Mr. and Mrs. Edwin Burger opened their home, purchased from the Del Valle family 27 years ago, for the society's traditional spring event. Upwards of 600 guests signed the register presided over by Mrs. Ben Bartels.
In addition, there were many small fry, whose special spots of interest were a 100-year-old black walnut with branches spread out for many feet like the spokes of a wheel, and a stagecoach which has found its present home at the rancho after many years' service in the northern California mountains.
Guests were presented with mimeographed guides to the ranch and its history, supplying the background of the rooms and articles they viewed. On the wide porch by the entrance and again along the screened porches into which most of the rooms open, they admired hand-wrought iron garlands and painted roses made by an old German blacksmith employed on the ranch.
In the library, where Helen Hunt Jackson's character, Felipe, lay ill on a rawhide cot similar to one on view elsewhere on the rancho, visitors noted a tepee style fireplace, made of copper, towering in a room lined with bookshelves to its high ceiling. In "Ramona's room," guests could see the original iron bars at the window which once kept the historic Ramona from meeting her Alessandro. If they looked ceilingward, they saw beams decorated with a stylized floral design.
The tea held special significance for Mrs. Lena Jones of Camarillo, who recalled visiting Rancho Camulos when the Del Valle family still occupied it and had seen it only once since. She was pleased to find the huge old walnut still thriving and to see the way in which the present owners have preserved and enhanced the ranch's historical values.
Del Valle Friends
Several other guests were also familiar with the ranch and the Del Valles, including Mrs. E.C. Canet, Mrs. L.P. Garnier, Mrs. Armando Pezzi, Mrs. Myron Gabbert and Mrs. Harold Burket.
History was all around visitors, too, as they climbed the stairs to the upper floor of the winery, built by the Indians in the rancho's early days. There they saw the equipment in use when the ranch supplied California's missions with wines and olive oil, as well as dolls, guns, clothes and many other items from the Indians of the area and the original owners of the ranch. [Not exactly. Indians were the original inhabitants, but the Del Valles built the winery
in 1867, well after the mission period. They did employ some Native American ranch hands. — Ed.]
The tiny chapel, complete with a small, antique organ, was also one of the spots which were musts on every guest's itinerary. Brilliant sunshine marked the day chosen by the society for the event and made the punch table, presided over by Mrs. Sydney L. Graham and Mrs. Calvin Graham, as popular as the tea table. Placed beneath a vast ornamental iron chandelier, the tea table was covered with a handsome old red and white embroidered cloth.

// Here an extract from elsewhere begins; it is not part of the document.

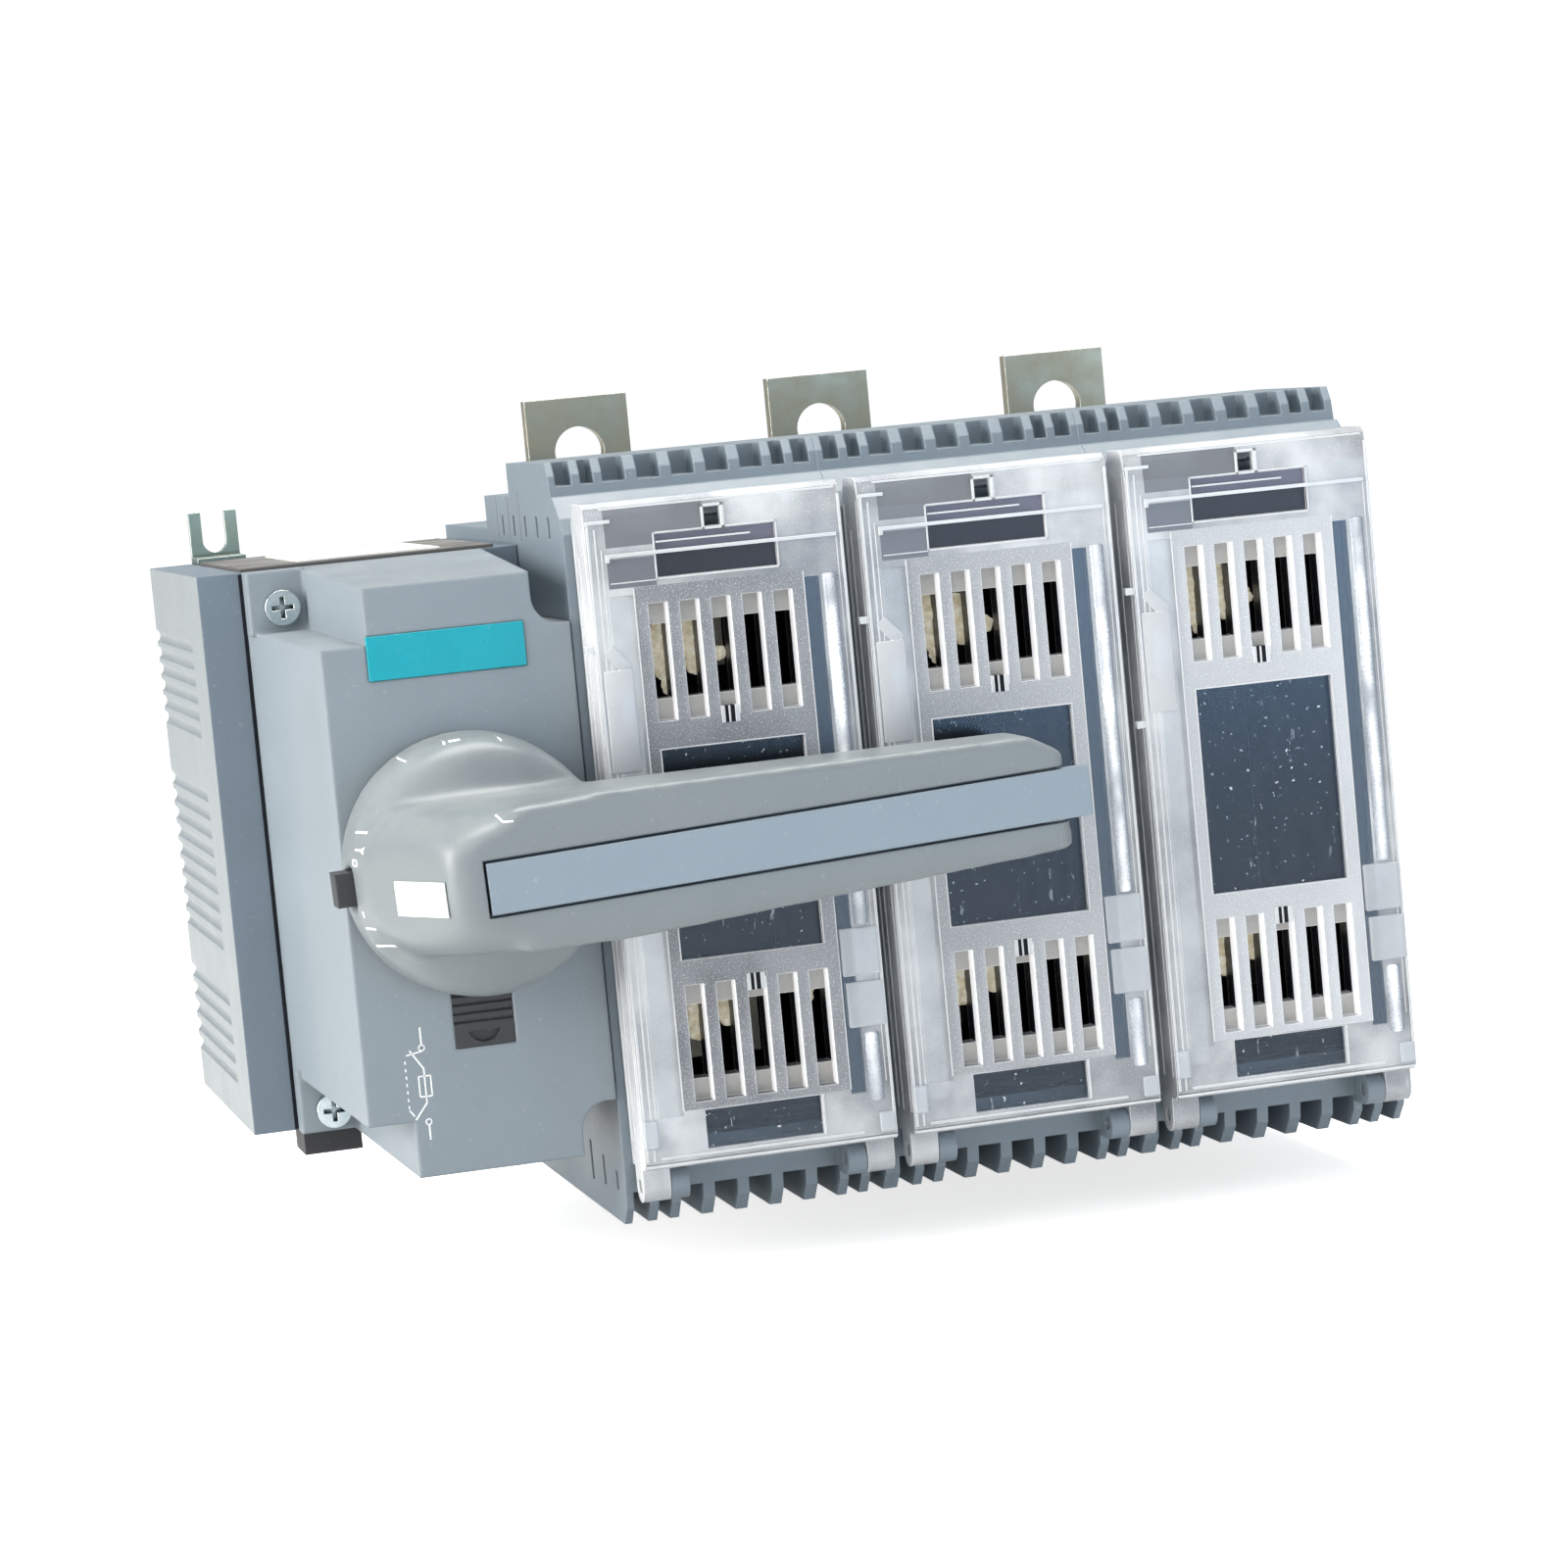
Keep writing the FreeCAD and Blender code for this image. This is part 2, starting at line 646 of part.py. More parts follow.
pocket(lid, "XZ_Plane", [[
    (corner, "box_top+1"),
    (corner, "face_top-cut_high+corner_round"),
    (corner + "+corner_round*0.293", "face_top-cut_high+corner_round*0.293",
     corner + "+corner_round", "face_top-cut_high"),
    ("lid_right+1", "face_top-cut_high"),
    ("lid_right+1", "box_top+1")], [
    (corner, "face_bottom-1"),
    (corner, "face_bottom+cut_high-corner_round"),
    (corner + "+corner_round*0.293", "face_bottom+cut_high-corner_round*0.293",
     corner + "+corner_round", "face_bottom+cut_high"),
    ("lid_right+1", "face_bottom+cut_high"),
    ("lid_right+1", "face_bottom-1")]], "box_front-1", "lid_face+1")
pocket(lid, "XZ_Plane", [rect("lid_left+13.5", "box_bottom+14", "lid_right-lid_wall-0.5", "face_top-14.5")],
       "box_front-1", "lid_face-lid_wall")
pocket(lid, "XZ_Plane", [rect("lid_left+20", "box_bottom+lid_wall", "lid_right-right_notch-lid_wall", "face_top-lid_wall")],
       "box_front-1", "lid_face-lid_wall")
pocket(lid, "XZ_Plane", [("circle", "knob_x", "mid_level", "spindle_rad+run_gap+0.02")], "box_front", "lid_face+1")
pocket(lid, "XZ_Plane", [("circle", "screw_x", "screw_top", "screw_rad+fit_gap"),
                         ("circle", "screw_x", "screw_low", "screw_rad+fit_gap")], "box_front-1", "lid_face")
pocket(lid, "XZ_Plane", [rect("plate_left-0.1", "plate_low-0.1", "plate_right+0.1", "plate_high+0.1")],
       "lid_face-0.6", "lid_face+1")
pocket(lid, "XZ_Plane", [rect("slide_left-fit_gap", "slide_low-fit_gap", "slide_right+fit_gap",
                              "slide_low+slide_high+slide_travel+fit_gap")], "lid_face-lid_wall-1", "lid_face+1")
node("mechanism_cover", lid)

plate = body("name_plate")
pad(plate, "XZ_Plane", [rect("plate_left", "plate_low", "plate_right", "plate_high")], "lid_face-0.6", "lid_face+0.3")
node("name_plate", plate)

screws = []
for z in ("screw_top", "screw_low"):
    head = rod("screw_head", "Y", "screw_head", "screw_x", z, "screw_seat", "screw_seat+2.6")
    stem = rod("screw_stem", "Y", "screw_rad", "screw_x", z, "box_front-8.5", "screw_seat+1")
    a = box("screw_cross", "screw_x-2.4", "screw_x+2.4", "screw_seat+1", "screw_seat+3", z + "-0.5", z + "+0.5")
    b = box("screw_cross", "screw_x-0.5", "screw_x+0.5", "screw_seat+1", "screw_seat+3", z + "-2.4", z + "+2.4")
    screws.append(cut("cover_screw", fuse("screw_sum", [head, stem]), [a, b]))
node("cover_screws", fuse("cover_screws", screws))

# black locking slide under the handle
slide = body("lock_slide")
pad(slide, "XZ_Plane", [rect("slide_left", "slide_low", "slide_right", "slide_low+slide_high")],
    "lid_face-lid_wall-0.6", "lid_face")
pad(slide, "XZ_Plane", [rect("slide_left-2", "slide_low-1.8", "slide_right+2", "slide_low+slide_high+2")],
    "lid_face-lid_wall-2.6", "lid_face-lid_wall-0.1")
rib = pocket(slide, "XZ_Plane", [rect("slide_left-1", "slide_low+slide_high-2.4", "slide_right+1",
                                      "slide_low+slide_high-1.9")], "lid_face-0.5", "lid_face+1")
ribs = row(slide, rib, "Z_Axis", "1.9", 4)
ribs.Reversed = True
pocket(slide, "XZ_Plane", [[("slide_left+3", "slide_low+3.4"), ("slide_left+6.5", "slide_low+0.9",
                            "slide_left+10", "slide_low+3.4")]], "lid_face-1", "lid_face+1")
node("lock_slide", slide)

# dark strip and pale card on top of the housing, black foot below it
node("top_strip", box("top_strip", "box_left+10", "box_right-5", "18", "91", "box_top", "box_top+0.8"))
node("top_card", box("top_card", "box_left+24", "box_right-16", "30", "84", "box_top+0.8", "box_top+1.1"))
node("lower_foot", box("lower_foot", "lid_left+1", "lid_left+14", "box_front-14", "box_front-0.3", "box_bottom-6", "box_bottom"))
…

Asked to pour were: Mrs. Louis W. Achenbach, Mrs. Edwin L. Gardner II, Mrs. E. Domingo Hardison, Mrs. Robert Sheridan, Mrs. Edwin Carty, Mrs. Francis Prince, Mrs. Frank Harpold and Miss Marian Nicholson.
Mrs. Josephine Darling was the general chairman for the tea, which society members are sure to mark down in their annals as one of the most successful in their long series of special benefit affairs.
Chick Peters was on hand as a wandering Spanish troubadour during the party.
"All Aboard" was the word when the younger generation spotted this sturdy old stagecoach at Rancho Camulos, Piru, yesterday.
On the passenger list for this trip — if there were a team of horses ready to make it — are Jan Harmonson, Dale Van Metre, Nicole and Michele McShurley,
Donna Van Metre and Christine Hall.
Looking out toward the central garden, fragrant with blooming roses, are two of the costumed hostesses at yesterday's Children's Home society tea in Rancho Camulos.
That's Mrs. P.F. Colanchick, left, and Mrs. W.H. Fear, right, with Miss Marian Nicholson, a director for the statewide Home society and honored guest yesterday.
They are standing before a doorway outlined ith wrought iron garlands.